L’adoption d’une position proche d’Anvers s’avère un choix prudent. Il est défendu par le chef d’état-major général, Antoine de Selliers de Moranville. Celui-ci propose un système de défense relativement classique, avec un positionnement attentiste au centre du pays. A son avis, l’armée doit attendre que l’adversaire viole une frontière et éventuellement ensuite se porter à sa rencontre sans jamais trop s’éloigner d’Anvers. Cette position centrale doit permettre d’éviter aux troupes d’être encerclées par l’ennemi et coupées de leur base.

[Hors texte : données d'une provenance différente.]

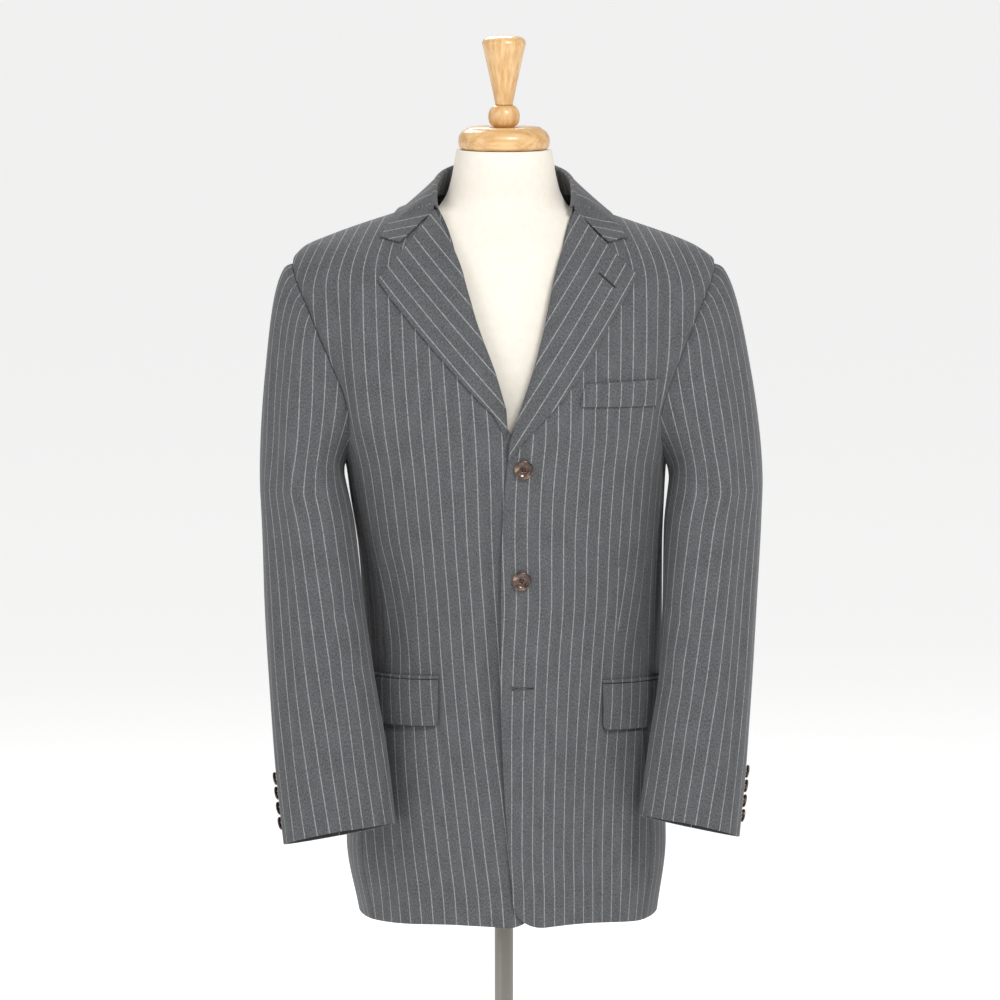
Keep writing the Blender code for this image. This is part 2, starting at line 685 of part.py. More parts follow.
def sleeve(side, names):
    """The upper and the under sleeve, which meet in two seams on the inner side."""
    rings = sleeve_rings(side)
    normals = ring_normals(rings)
    count = len(rings[0])
    low, high = UNDER_SLEEVE_FROM, UNDER_SLEEVE_TO
    for name, first, last in ((names[0], high - count, low), (names[1], low, high)):
        picked = [i % count for i in range(first, last + 1)]
        points = [[ring[i].copy() for i in picked] for ring in rings]
        facing = [[row[i] for i in picked] for row in normals]
        for row in points:
            start_step = (row[1] - row[0]).normalized() * SEAM / 2
            end_step = (row[-2] - row[-1]).normalized() * SEAM / 2
            row[0] += start_step
            row[-1] += end_step
        cloth_solid(name, points, facing, CLOTH_LOOK)


# ---------------------------------------------------------------- lapels and collar
def lapel(side, name):
    """The turned-back upper front, which lies on the front and rolls over at its inner side."""
    table = LEFT_LAPEL if side > 0 else RIGHT_LAPEL
    points = []
    for k in range(LAPEL_ROWS + 1):
        t = k / LAPEL_ROWS
        row = lapel_row(table, t)
        lift = mix(BREAK_LIFT, ROLL_LIFT, smoothstep(0.0, 0.3, t))
        lift = mix(lift, NECK_LIFT, smoothstep(0.75, 1.0, t))
        roll = body_by_width(row.roll_x, row.roll_z, -1)
        edge = body_by_width(row.edge_x, row.edge_z, -1)
        normal = body_normal(roll)
        inward = (roll - edge)
        inward = (inward - normal * inward.dot(normal)).normalized()
        sink = overlap_sink(row.roll_x, row.roll_z) if side < 0 else 0.0
        radius = (CLOTH + REST + lift) / 2
        line = []
        for turn in (140, 95, 50):
            angle = math.radians(turn)
            line.append(roll + normal * (radius * (1 + math.cos(angle)) - sink)
                        + inward * radius * math.sin(angle))
        for j in range(LAPEL_COLUMNS + 1):
            w = (j / LAPEL_COLUMNS) ** 1.2
            x = mix(row.roll_x, row.edge_x, w)
            z = mix(row.roll_z, row.edge_z, w)
            sink = overlap_sink(x, z) if side < 0 else 0.0
            on_body = body_by_width(x, z, -1)
            flat = CLOTH + REST + lift * (1 - w) ** 3 - sink
            line.append(on_body + body_normal(on_body) * flat)
        points.append(line)
    cloth_solid(name, points, grid_normals(points, side), CLOTH_LOOK)


def grid_normals(points, turn):
    """Directions square to a grid of points, turned to one side by the sign of turn."""
    rows, columns = len(points), len(points[0])
    normals = []
    for i in range(rows):
        row = []
        for j in range(columns):
            along = points[min(i + 1, rows - 1)][j] - points[max(i - 1, 0)][j]
            across = points[i][min(j + 1, columns - 1)] - points[i][max(j - 1, 0)]
            row.append(across.cross(along).normalized() * turn)
        normals.append(row)
    return normals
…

A l’opposé, le sous-chef d’état-major, le Baron Louis de Ryckel, prône une conception novatrice de la défense du territoire belge. Contrairement aux idées en vigueur jusqu’alors, il envisage une défense beaucoup plus offensive vers la frontière menacée. Il refuse l’abandon d’une partie du territoire à l’ennemi au profit de sa défense dans son intégralité. Le retrait vers Anvers doit être décidé uniquement en dernier recours. Pour de Ryckel, il est possible de connaître à l’avance d’où viendra le danger, notamment grâce aux avertissements du personnel diplomatique en poste en Allemagne et en France. L’armée doit se porter vers la frontière menacée afin d’éviter qu’une bonne partie du pays ne soit envahie. Sans s’être jamais entretenu avec de Ryckel, le capitaine Emile Galet, conseiller militaire du Roi, arrive aux mêmes conclusions. Il est lui aussi favorable à une défense plus rapprochée de la frontière. Les mémoires de ces deux stratèges révèlent qu’ils pensaient depuis longtemps que le danger viendrait de l’Allemagne plutôt que de la France. Raison pour laquelle ils voulaient concentrer les troupes près de la Meuse, à Liège et Namur.

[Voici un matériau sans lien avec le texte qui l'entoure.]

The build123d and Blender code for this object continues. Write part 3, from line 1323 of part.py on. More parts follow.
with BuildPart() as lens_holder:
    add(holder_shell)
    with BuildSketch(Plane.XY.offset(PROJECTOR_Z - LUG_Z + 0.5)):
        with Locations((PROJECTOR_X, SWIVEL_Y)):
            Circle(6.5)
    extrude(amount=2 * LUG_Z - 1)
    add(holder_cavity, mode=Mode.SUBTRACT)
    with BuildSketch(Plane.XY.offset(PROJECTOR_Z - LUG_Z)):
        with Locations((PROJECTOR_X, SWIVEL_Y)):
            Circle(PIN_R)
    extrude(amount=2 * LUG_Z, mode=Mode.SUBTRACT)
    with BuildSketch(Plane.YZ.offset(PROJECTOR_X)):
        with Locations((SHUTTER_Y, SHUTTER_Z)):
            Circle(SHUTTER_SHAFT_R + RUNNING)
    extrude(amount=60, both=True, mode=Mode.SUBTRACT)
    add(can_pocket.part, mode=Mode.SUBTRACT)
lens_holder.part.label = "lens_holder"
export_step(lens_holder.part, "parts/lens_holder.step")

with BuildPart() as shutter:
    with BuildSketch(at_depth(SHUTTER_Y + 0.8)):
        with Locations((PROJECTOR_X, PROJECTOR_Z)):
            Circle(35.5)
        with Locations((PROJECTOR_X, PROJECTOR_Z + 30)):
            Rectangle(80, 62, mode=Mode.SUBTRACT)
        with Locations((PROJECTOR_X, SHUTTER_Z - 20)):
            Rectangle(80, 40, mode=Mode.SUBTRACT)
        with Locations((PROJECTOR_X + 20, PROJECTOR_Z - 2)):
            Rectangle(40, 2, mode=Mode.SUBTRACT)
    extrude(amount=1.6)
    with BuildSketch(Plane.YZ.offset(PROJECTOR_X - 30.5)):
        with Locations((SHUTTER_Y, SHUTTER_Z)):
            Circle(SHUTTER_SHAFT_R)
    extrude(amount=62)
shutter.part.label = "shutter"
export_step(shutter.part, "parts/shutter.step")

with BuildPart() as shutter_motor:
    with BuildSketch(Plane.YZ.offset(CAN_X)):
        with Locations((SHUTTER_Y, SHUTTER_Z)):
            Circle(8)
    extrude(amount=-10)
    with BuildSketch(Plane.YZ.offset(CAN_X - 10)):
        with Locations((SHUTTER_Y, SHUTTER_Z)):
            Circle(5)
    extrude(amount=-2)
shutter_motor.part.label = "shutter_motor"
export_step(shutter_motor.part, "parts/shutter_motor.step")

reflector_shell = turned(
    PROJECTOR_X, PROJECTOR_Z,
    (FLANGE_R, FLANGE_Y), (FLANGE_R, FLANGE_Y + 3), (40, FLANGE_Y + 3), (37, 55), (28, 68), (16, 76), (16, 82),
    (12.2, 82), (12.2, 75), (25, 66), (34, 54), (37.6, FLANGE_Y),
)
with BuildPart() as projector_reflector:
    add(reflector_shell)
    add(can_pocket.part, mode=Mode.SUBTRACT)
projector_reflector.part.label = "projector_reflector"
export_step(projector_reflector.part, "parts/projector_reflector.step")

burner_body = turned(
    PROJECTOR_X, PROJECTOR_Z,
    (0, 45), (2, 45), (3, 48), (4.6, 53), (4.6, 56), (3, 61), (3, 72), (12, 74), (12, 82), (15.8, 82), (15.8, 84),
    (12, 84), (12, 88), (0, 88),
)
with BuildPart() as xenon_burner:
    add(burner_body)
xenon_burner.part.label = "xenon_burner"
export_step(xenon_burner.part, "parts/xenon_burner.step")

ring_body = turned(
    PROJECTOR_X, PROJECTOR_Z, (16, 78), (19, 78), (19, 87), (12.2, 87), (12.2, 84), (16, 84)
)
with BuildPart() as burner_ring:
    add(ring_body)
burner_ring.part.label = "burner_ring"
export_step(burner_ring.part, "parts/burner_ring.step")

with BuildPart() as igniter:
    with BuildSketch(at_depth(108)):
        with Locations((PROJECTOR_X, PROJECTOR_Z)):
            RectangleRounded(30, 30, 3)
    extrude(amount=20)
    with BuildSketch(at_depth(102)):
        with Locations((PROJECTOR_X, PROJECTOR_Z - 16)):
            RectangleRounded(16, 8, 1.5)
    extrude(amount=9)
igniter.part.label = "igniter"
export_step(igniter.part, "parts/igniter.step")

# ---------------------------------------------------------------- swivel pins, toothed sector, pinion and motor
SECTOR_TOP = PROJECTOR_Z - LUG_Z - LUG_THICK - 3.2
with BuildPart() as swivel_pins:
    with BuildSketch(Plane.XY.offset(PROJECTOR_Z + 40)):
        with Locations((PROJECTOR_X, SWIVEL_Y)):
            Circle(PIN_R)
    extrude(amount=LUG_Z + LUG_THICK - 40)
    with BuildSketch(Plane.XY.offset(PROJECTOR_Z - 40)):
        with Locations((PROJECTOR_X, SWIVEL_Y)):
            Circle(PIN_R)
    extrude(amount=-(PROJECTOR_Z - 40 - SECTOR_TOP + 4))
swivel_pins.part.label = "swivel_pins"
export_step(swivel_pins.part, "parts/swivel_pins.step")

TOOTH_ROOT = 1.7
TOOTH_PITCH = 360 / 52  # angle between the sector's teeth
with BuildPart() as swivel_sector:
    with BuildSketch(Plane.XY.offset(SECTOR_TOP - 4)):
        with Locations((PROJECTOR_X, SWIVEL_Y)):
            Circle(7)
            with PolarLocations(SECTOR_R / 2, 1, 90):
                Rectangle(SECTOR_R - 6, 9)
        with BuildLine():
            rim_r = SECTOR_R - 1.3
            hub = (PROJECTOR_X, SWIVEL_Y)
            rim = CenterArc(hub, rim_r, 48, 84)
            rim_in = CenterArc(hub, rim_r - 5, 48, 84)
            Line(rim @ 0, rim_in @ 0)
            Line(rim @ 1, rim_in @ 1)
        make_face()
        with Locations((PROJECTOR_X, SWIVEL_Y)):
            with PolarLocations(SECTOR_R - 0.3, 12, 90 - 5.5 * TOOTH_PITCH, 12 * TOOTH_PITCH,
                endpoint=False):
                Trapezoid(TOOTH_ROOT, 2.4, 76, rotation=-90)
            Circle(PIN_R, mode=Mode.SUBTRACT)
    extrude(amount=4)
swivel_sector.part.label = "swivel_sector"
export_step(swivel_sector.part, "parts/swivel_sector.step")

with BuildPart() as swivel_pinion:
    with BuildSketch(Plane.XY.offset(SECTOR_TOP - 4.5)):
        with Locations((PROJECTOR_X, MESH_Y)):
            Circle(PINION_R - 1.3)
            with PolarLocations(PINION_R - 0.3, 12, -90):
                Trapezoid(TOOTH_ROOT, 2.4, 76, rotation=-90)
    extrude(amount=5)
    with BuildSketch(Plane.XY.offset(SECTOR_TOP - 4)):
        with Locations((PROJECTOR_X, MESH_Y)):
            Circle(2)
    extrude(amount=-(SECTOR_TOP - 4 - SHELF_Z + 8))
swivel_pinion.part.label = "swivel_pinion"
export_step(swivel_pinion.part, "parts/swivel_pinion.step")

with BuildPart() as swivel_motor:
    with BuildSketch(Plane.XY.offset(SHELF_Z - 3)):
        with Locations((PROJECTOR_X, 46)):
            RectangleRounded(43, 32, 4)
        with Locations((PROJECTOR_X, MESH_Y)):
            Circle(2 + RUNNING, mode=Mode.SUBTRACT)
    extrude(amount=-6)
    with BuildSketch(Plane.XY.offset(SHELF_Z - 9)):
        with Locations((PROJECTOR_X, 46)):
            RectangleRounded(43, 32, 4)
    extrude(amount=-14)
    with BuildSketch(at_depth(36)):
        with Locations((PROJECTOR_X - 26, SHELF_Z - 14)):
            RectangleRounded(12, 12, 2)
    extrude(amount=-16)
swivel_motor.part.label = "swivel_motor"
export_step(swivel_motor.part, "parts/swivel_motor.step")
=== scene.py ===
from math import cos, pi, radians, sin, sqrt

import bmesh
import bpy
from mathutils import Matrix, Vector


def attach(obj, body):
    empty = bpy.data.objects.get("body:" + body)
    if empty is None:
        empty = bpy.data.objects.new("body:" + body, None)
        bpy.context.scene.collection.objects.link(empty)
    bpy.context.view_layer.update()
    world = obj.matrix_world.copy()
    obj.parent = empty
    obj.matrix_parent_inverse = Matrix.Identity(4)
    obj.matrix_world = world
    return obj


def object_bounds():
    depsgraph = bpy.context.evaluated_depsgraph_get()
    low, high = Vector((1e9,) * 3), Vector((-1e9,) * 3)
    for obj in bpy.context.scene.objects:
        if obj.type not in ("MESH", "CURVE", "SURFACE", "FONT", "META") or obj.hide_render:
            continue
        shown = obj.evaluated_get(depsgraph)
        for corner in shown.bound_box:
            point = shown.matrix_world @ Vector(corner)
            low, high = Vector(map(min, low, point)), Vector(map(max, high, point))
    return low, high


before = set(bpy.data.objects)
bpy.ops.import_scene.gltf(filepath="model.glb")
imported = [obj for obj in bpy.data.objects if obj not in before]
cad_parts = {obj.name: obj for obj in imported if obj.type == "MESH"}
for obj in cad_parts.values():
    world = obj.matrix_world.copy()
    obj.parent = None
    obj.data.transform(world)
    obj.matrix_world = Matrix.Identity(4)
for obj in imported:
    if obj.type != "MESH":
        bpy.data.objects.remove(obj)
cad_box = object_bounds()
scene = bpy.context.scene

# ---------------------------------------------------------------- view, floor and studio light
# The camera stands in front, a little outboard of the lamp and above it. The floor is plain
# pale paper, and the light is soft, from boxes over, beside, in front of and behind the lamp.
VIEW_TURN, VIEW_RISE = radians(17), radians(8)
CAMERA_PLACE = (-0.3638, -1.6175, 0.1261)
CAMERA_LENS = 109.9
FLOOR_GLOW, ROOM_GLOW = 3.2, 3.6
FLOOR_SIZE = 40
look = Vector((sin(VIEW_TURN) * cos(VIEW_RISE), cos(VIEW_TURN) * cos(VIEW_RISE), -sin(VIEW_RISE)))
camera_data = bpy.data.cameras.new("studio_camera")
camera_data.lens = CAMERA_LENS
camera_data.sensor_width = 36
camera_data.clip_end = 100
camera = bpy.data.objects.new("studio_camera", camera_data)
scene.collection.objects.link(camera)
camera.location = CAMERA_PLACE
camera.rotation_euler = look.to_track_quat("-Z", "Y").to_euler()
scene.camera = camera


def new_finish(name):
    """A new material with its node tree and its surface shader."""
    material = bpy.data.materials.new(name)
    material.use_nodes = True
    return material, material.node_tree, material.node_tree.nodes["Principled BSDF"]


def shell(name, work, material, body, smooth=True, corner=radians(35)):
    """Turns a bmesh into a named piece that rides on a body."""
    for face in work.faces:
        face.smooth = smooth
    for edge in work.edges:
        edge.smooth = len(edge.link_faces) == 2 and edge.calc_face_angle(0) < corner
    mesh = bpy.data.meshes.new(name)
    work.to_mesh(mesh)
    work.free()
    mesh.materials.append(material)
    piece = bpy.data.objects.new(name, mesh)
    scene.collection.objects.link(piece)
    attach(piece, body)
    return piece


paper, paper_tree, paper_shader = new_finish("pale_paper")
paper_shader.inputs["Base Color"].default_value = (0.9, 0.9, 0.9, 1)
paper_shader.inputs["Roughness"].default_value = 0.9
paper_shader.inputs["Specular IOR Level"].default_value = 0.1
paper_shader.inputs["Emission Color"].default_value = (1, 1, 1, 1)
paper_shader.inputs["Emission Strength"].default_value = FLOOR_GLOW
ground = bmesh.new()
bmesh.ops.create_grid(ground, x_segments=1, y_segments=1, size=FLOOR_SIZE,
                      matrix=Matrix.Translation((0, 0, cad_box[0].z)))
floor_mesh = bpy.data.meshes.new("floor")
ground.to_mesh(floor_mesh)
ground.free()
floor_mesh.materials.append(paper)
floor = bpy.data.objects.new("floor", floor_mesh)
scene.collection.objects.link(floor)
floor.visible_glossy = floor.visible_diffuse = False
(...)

L’ultimatum de l’Allemagne, le 2 août 1914, est presque vécu comme un soulagement. Il permet de se prononcer de manière catégorique sur la frontière à défendre, et donc sur le lieu de concentration de l’armée. Au vu des dissensions qui parcourent les rangs de ses officiers, le roi Albert I joue le rôle d’arbitre. Conformément à la tradition, peu de sources rendent compte de l’avis du souverain. Comparant les mémoires du Baron de Ryckel et de Selliers de Moranville, Christophe Bechet met en évidence certaines contradictions : « Les deux stratèges semblent chacun d’avis que le Roi est favorable à ses convictions. Mon opinion est que le Roi en tant que souverain, tente de ne pas froisser les susceptibilités de chacun ».